Is Washington DC operating on funny weed?

Is Washington DC operating on funny weed?

Today President Barack Obama signed into law the Travel Promotion Act, a measure that will set up an 11-member board to develop a national multi-channel marketing campaign to draw foreign travelers and provide information on travel policies.
Industry executives have been pleading for this act for several years, claiming that the US does not do anything to promote and aggressively market the destination.  They say the act can help strengthen the U.S. economy and revive the sector, which has taken a hit as the recession dampened demand for air travel and led consumers to cut back discretionary spending at hotels and restaurants.

Some industry sources point out that there are lessons to be learned from other countries that use aggressive marketing campaigns to attract visitors with the argument that we’re a marketing and messaging-driven economy where the product needs to stay in front of customers.
Strengthened by claims from Industry “experts” such as Oxford Economics, a United Kingdom-based independent consulting firm, the estimated result ranges from this initiative could bring in as many as 1.6 million new visitors to the United States a year and create 40,000 U.S. tourism jobs.

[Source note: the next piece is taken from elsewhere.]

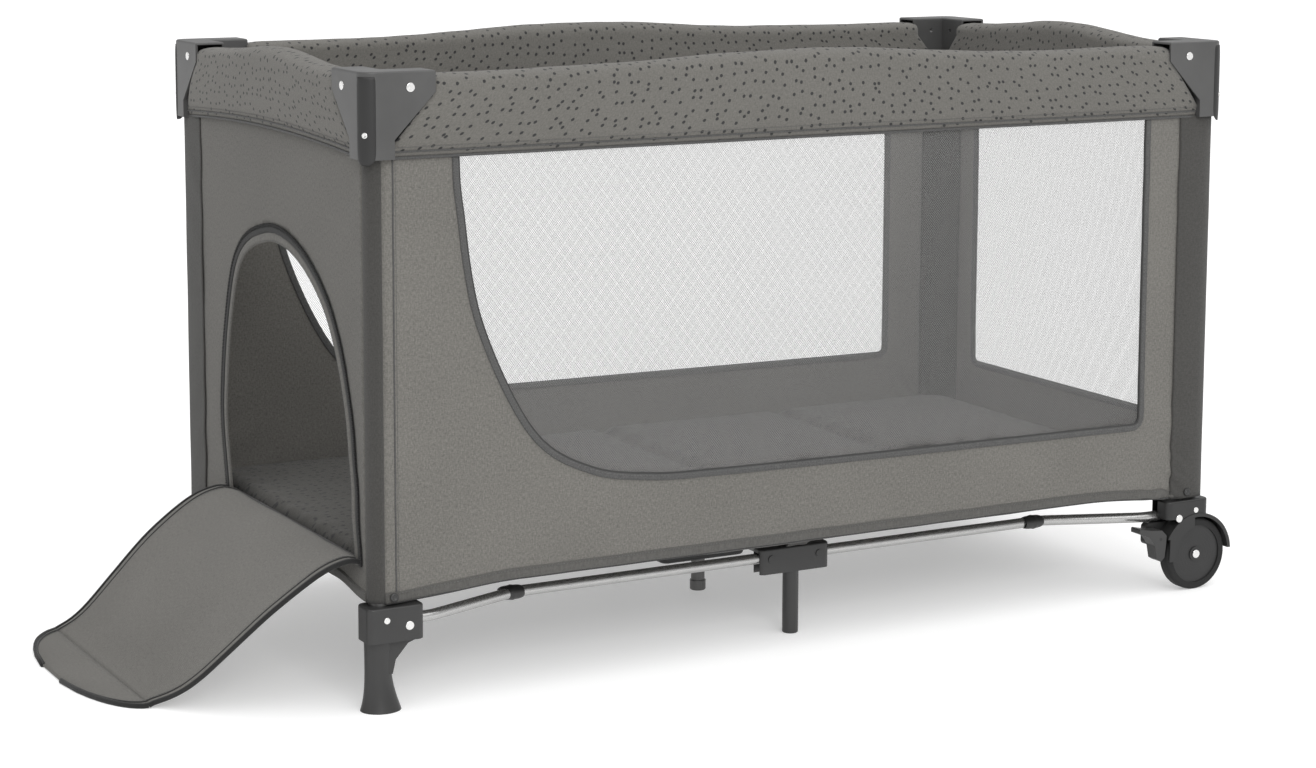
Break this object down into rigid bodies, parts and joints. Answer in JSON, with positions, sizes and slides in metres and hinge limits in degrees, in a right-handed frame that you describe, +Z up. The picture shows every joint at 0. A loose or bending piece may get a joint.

Thankfully there are also those in the travel industry that express concern about a $10 fee that will be charged every two years to visitors from countries that participate in the Visa waiver program. That fee, along with voluntary private sector contributions, will be used to pay for the program.
IATA, the International Air Transport Association, which represents 230 airlines worldwide expresses concern about retaliatory action by other countries that will only make air travel even more cumbersome and expensive. It is the Association’s opinion, and I am squarely behind them in that observation, that national resources would best be directed toward addressing barriers faced by global travelers in the United States.

In all my conversations and discussions with Europeans, all prime visa waiver countries to the US, it always comes out strong that they don’t want to be exposed to excruciatingly long lines at immigration points after an 8 to 10 hour flight across the Atlantic. Even though they all look favorably on America’s culture and people, they are looking elsewhere for their leisure needs just to avoid the hassle of air travel.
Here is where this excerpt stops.